Les étudiants apprennent à communiquer
Comment parler aux propriétaires d’animaux inquiets? Comment mener les entretiens difficiles? À la faculté Vetsuisse de Berne, les étudiants apprennent entre autres, pendant leurs cinq années d’études, à bien communiquer avec la clientèle. Ainsi, chaque année, la faculté organise des ateliers dans lesquels des acteurs se glissent dans la peau des propriétaires d’animaux. «Ces exercices pratiques apportent beaucoup plus aux étudiants qu’un simple bourrage de crâne», explique Simone Forterre, qui est notamment responsable de la planification des études. Elle avait tout d’abord introduit les formations en communication comme option mais, entre-temps le cours fait désormais partie intégrante du cursus obligatoire. «C’est aujourd’hui une évidence scientifique, notamment grâce à Cindy Adams, que la communication est nécessaire et qu’elle s’apprend.»
Pour ce faire, la faculté Vetsuisse de Berne se base également sur le guide Calgary-Cambridge (cf. texte principal). Les objectifs de la consultation doivent être définis en commun au début de l’entretien. Lors de l’anamnèse qui suit, les questions initiales, posées de manière très ouverte, aident les propriétaires d’animaux à présenter la situation dans son intégralité. Les vétérinaires doivent s’abstenir de les interrompre et ne poser de questions qu’à la fin, puis récapituler ce qui a été dit. Une possibilité de l’introduire est: «Si je vous ai bien compris…». Pendant l’auscultation il est préférable, pour une consultation centrée sur la relation, que le vétérinaire explique ce qu’il est en train de faire.

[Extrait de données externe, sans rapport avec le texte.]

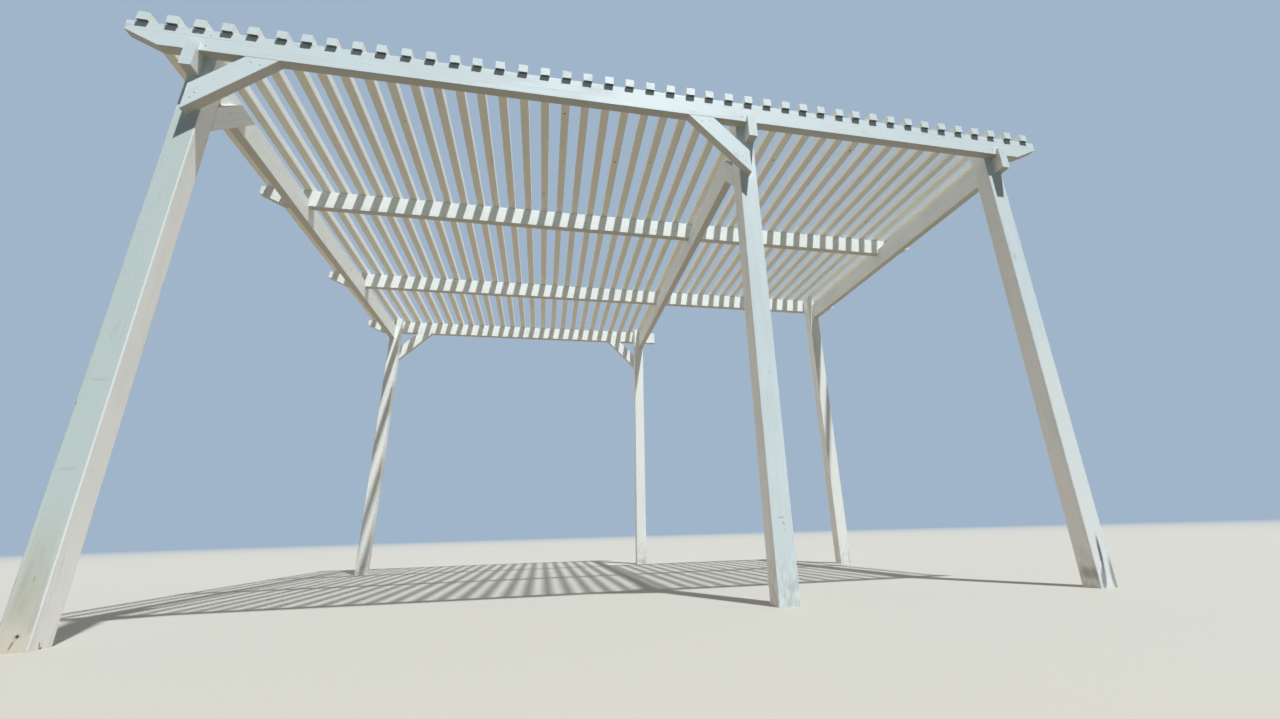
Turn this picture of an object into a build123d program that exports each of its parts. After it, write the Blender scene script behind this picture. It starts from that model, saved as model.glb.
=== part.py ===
from build123d import *
import os

# Timber pergola with a stepped plan, in millimetres.
# X runs along the front, Y runs from front to back, Z is up.
# Set-out positions are measured from the outer front corner of the front left post.

# Posts
post_size = 90
left_bay_spacing = 2443        # front left post to front middle post, left face to left face
right_bay_spacing = 1499       # front middle post to front right post
deep_row = 3290                # front faces of the front posts to those of the two deep back posts
shallow_row = 2205             # front faces of the front posts to that of the back right post
post_arris = 4                 # softened long edges

# Bearers, front to back
bearer_seat_height = 2156
bearer_depth = 130
bearer_reach = 16              # sawn ends, past the outer faces of the outermost beams
timber_thickness = 45          # bearers, cross beams and braces are dressed to one thickness
bearer_arris = 3

# Cross beams, left to right, notched over the bearers
beam_depth = 115
beam_lap = 36                  # how far a cross beam drops over the bearers
beam_left_overhang = 239       # past the outer face of the left posts
beam_right_overhang = 228      # past the outer face of the right posts
back_beam_right_overhang = 148
beam_nose = 49                 # plumb cut at the top of a shaped end
beam_splay = 138               # length of the splay below it
second_beam_position = 1123    # front face, from the front of the front posts
beam_arris = 3

# Braces
brace_depth = 90
front_brace_leg = 304          # from the middle of the post to where the lower edge meets the beam
back_brace_leg = 320
bearer_brace_leg = 344         # from the middle of the post, if it ran up to the beams' undersides
bearer_brace_drop = 30         # but its head is cut level this much lower

# Battens
batten_width = 42
batten_height = 42
batten_pitch = 103.3
wide_batten_pitch = 107.7
wide_pitch_reach = 980         # right end of the beams back to where the wider spacing begins
first_batten_inset = 57        # left end of the beams to the middle of the first batten
batten_reach = 12              # past the outer faces of the outermost beams
batten_arris = 2
long_battens_per_node = 3
short_battens_per_node = 4

# Levels that follow
beam_bottom = bearer_seat_height + bearer_depth - beam_lap
beam_top = beam_bottom + beam_depth
bearer_top = bearer_seat_height + bearer_depth

# Left faces of the three lines of posts, and the face of each bearer in its post head
left_post_x = 0
middle_post_x = left_post_x + left_bay_spacing
right_post_x = middle_post_x + right_bay_spacing
housing_width = timber_thickness
left_bearer_x = left_post_x
middle_bearer_x = middle_post_x + post_size - housing_width
right_bearer_x = right_post_x + post_size - housing_width

# Front faces of the cross beams: the outer ones are planted on the outer faces of the posts
front_beam_y = -timber_thickness
third_beam_y = shallow_row + post_size
back_beam_y = deep_row + post_size
deep_end = back_beam_y + timber_thickness
shallow_end = third_beam_y + timber_thickness

# Ends of the cross beams
beam_left_end = left_post_x - beam_left_overhang
beam_right_end = right_post_x + post_size + beam_right_overhang
back_beam_right_end = middle_post_x + post_size + back_beam_right_overhang

# Middles of the battens, as far as the right end of the beams; the long ones stop over the middle posts
batten_middles = []
batten_middle = beam_left_end + first_batten_inset
while batten_middle + batten_width / 2 < beam_right_end:
    batten_middles.append(batten_middle)
    in_wide_part = batten_middle > beam_right_end - wide_pitch_reach
    batten_middle += wide_batten_pitch if in_wide_part else batten_pitch
batten_count = len(batten_middles)
long_batten_count = len([x for x in batten_middles if x < middle_post_x + post_size])

# The origin lies on the ground, under the middle of the whole outline
outline_front = front_beam_y - max(bearer_reach, batten_reach)
outline_back = deep_end + max(bearer_reach, batten_reach)
origin_x = (beam_left_end + beam_right_end) / 2
origin_y = (outline_front + outline_back) / 2


def save(name, solids):
    """Write one node, moved from the set-out corner to the origin."""
    placed = [Pos(-origin_x, -origin_y, 0) * solid for solid in solids]
    export_step(placed[0] if len(placed) == 1 else Compound(children=placed), f"parts/{name}.step")


def block(x, y, z, width, length, height):
    """A plain block from its lowest corner."""
    return Pos(x, y, z) * Box(width, length, height, align=(Align.MIN, Align.MIN, Align.MIN))


def soften(solid, axis, radius):
    """Round the long edges of a stick of timber."""
    return fillet(solid.edges().filter_by(axis), radius)


def make_post(x, y, bearer_x):
    """A square post whose head is housed on one side for a bearer."""
    post = soften(block(x, y, 0, post_size, post_size, beam_top), Axis.Z, post_arris)
    housing = block(bearer_x, y, bearer_seat_height, housing_width, post_size, beam_top - bearer_seat_height)
    return post - housing


def make_bearer(x, last_beam_end):
    """A bearer on edge, its sawn ends a little proud of the outermost beams."""
    front_end = front_beam_y - bearer_reach
    length = last_beam_end + bearer_reach - front_end
    bearer = block(x, front_end, bearer_seat_height, timber_thickness, length, bearer_depth)
    return soften(bearer, Axis.Y, bearer_arris)


def make_beam(y, right_end, right_end_shaped, bearer_places):
    """A cross beam with shaped ends, notched over the bearers."""
    nose_foot = beam_top - beam_nose
    outline = [(beam_left_end, beam_top), (beam_left_end, nose_foot), (beam_left_end + beam_splay, beam_bottom)]
    if right_end_shaped:
        outline += [(right_end - beam_splay, beam_bottom), (right_end, nose_foot)]
    else:
        outline += [(right_end, beam_bottom)]
    outline += [(right_end, beam_top)]
    face = make_face(Polyline(*outline, close=True))
    beam = extrude(Plane.XZ.offset(-y) * face, -timber_thickness)
    beam = soften(beam, Axis.X, beam_arris)
    for x in bearer_places:
        beam -= block(x, y, beam_bottom, timber_thickness, timber_thickness, beam_lap)
    return beam


def make_side_brace(post_x, direction, beam_y, leg):
    """A brace in the plane of a cross beam, cut plumb on the middle of the post and level under the beam."""
    middle = post_x + post_size / 2
    cut = brace_depth * 2 ** 0.5
    outline = [
        (middle, beam_bottom - leg),
        (middle + direction * leg, beam_bottom),
        (middle + direction * (leg - cut), beam_bottom),
        (middle, beam_bottom - leg + cut),
    ]
    face = make_face(Polyline(*outline, close=True))
    brace = extrude(Plane.XZ.offset(-beam_y) * face, -timber_thickness)
    return brace


def make_bearer_brace(brace_x):
    """A brace planted on the inner face of a bearer, butted plumb against the back of the front post."""
    middle = post_size / 2
    cut = brace_depth * 2 ** 0.5
    foot = beam_bottom - bearer_brace_leg + post_size - middle
    head = beam_bottom - bearer_brace_drop
    reach = middle + bearer_brace_leg - bearer_brace_drop
    outline = [(post_size, foot), (reach, head), (reach - cut, head), (post_size, foot + cut)]
    face = make_face(Polyline(*outline, close=True))
    return extrude(Plane.YZ.offset(brace_x) * face, timber_thickness)


def make_batten(index):
    """One batten, laid across the cross beams."""
    left_face = batten_middles[index] - batten_width / 2
    front_end = front_beam_y - batten_reach
    last_beam_end = deep_end if index < long_batten_count else shallow_end
    length = last_beam_end + batten_reach - front_end
    batten = block(left_face, front_end, beam_top, batten_width, length, batten_height)
    return soften(batten, Axis.Y, batten_arris)


os.makedirs("parts", exist_ok=True)

posts = {
    "post_front_left": (left_post_x, 0, left_bearer_x),
    "post_front_middle": (middle_post_x, 0, middle_bearer_x),
    "post_front_right": (right_post_x, 0, right_bearer_x),
    "post_back_left": (left_post_x, deep_row, left_bearer_x),
    "post_back_middle": (middle_post_x, deep_row, middle_bearer_x),
    "post_back_right": (right_post_x, shallow_row, right_bearer_x),
}
for name, place in posts.items():
    save(name, [make_post(*place)])

bearers = {
    "bearer_left": (left_bearer_x, deep_end),
    "bearer_middle": (middle_bearer_x, deep_end),
    "bearer_right": (right_bearer_x, shallow_end),
}
for name, place in bearers.items():
    save(name, [make_bearer(*place)])

all_bearers = [left_bearer_x, middle_bearer_x, right_bearer_x]
beams = {
    "cross_beam_front": (front_beam_y, beam_right_end, True, all_bearers),
    "cross_beam_second": (second_beam_position, beam_right_end, True, all_bearers),
    "cross_beam_third": (third_beam_y, beam_right_end, True, all_bearers),
    "cross_beam_back": (back_beam_y, back_beam_right_end, False, all_bearers[:2]),
}
for name, place in beams.items():
    save(name, [make_beam(*place)])

side_braces = {
    "brace_front_left": (left_post_x, 1, front_beam_y, front_brace_leg),
    "brace_front_middle": (middle_post_x, -1, front_beam_y, front_brace_leg),
    "brace_back_left": (left_post_x, 1, back_beam_y, back_brace_leg),
    "brace_back_middle": (middle_post_x, -1, back_beam_y, back_brace_leg),
}
for name, place in side_braces.items():
    save(name, [make_side_brace(*place)])

bearer_braces = {
    "brace_bearer_left": left_bearer_x + timber_thickness,
    "brace_bearer_middle": middle_bearer_x - timber_thickness,
}
for name, place in bearer_braces.items():
    save(name, [make_bearer_brace(place)])

first = 0
while first < batten_count:
    is_long = first < long_batten_count
    group_count = long_battens_per_node if is_long else short_battens_per_node
    last = min(first + group_count, long_batten_count if is_long else batten_count)
    save(f"battens_{first + 1:02d}_to_{last:02d}", [make_batten(index) for index in range(first, last)])
    first = last
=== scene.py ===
import math
import random
import bpy
from mathutils import Matrix, Vector


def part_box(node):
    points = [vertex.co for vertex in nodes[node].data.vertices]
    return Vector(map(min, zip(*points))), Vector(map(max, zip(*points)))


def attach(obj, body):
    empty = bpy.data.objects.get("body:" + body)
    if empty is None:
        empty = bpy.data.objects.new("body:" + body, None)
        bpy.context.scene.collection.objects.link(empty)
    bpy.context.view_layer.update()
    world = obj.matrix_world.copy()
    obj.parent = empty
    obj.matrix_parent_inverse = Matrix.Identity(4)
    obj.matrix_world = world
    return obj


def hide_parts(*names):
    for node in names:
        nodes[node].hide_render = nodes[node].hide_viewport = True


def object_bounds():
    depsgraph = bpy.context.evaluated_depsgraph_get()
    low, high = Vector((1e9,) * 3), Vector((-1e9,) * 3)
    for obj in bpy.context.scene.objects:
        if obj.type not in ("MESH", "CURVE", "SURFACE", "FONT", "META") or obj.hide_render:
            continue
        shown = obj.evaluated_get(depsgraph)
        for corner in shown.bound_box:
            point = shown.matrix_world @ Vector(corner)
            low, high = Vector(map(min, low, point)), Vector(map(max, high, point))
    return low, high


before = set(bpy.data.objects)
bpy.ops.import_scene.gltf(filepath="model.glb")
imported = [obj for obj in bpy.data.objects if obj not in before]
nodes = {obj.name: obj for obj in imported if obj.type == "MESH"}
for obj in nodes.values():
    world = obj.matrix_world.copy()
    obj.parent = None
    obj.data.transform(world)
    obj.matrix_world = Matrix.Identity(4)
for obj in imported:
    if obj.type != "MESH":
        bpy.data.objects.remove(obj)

# A white painted timber pergola: its paint, dirt and wear, the laid battens and the nails,
# in plain light. Places are in millimetres from the outer front corner of the front left
# post, as a carpenter sets it out: X along the front, Y to the back, Z up.
mm = 0.001
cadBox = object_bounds()
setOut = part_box("post_front_left")[0]


# a set-out place in the frame's metres
def place(x, y, z):
    return setOut + Vector((x, y, z)) * mm


# a colour code as amounts of light, by the sRGB curve
def linearColour(code):
    shares = [int(code[i:i + 2], 16) / 255 for i in (1, 3, 5)]
    return [s / 12.92 if s <= 0.04045 else ((s + 0.055) / 1.055) ** 2.4 for s in shares] + [1.0]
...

Si des examens, des résultats ou des thérapies plus poussés s’avèrent nécessaires, le vétérinaire devrait en discuter avec le client ou la cliente: qu’est-ce qui est possible pour eux, qu’est-ce qu’ils souhaitent? «En déterminant à l’avance si une cliente peut ou non appliquer des gouttes pour les yeux à son chat plusieurs fois par jour, cela permet de gagner du temps, car je ne propose pas quelque chose de totalement irréaliste à mettre en œuvre pour la cliente», explique Simone Forterre. L’idéal est que la cliente répète, à la fin et avec ses propres mots, comment elle va prodiguer les soins à son animal.
Dans le cursus de master, les futurs vétérinaires effectuent une rotation clinique. Simone Forterre tient à ce qu’ils y rencontrent des formateurs
qui utilisent le même mode de communication. Une approche qui est toutefois encore en cours d’élaboration. Son rêve d’avenir: organiser des ateliers pour les vétérinaires expérimentés afin de les former eux aussi à une meilleure communication grâce à des jeux de rôles: «C’est encore une vision, mais qui possède un grand potentiel.»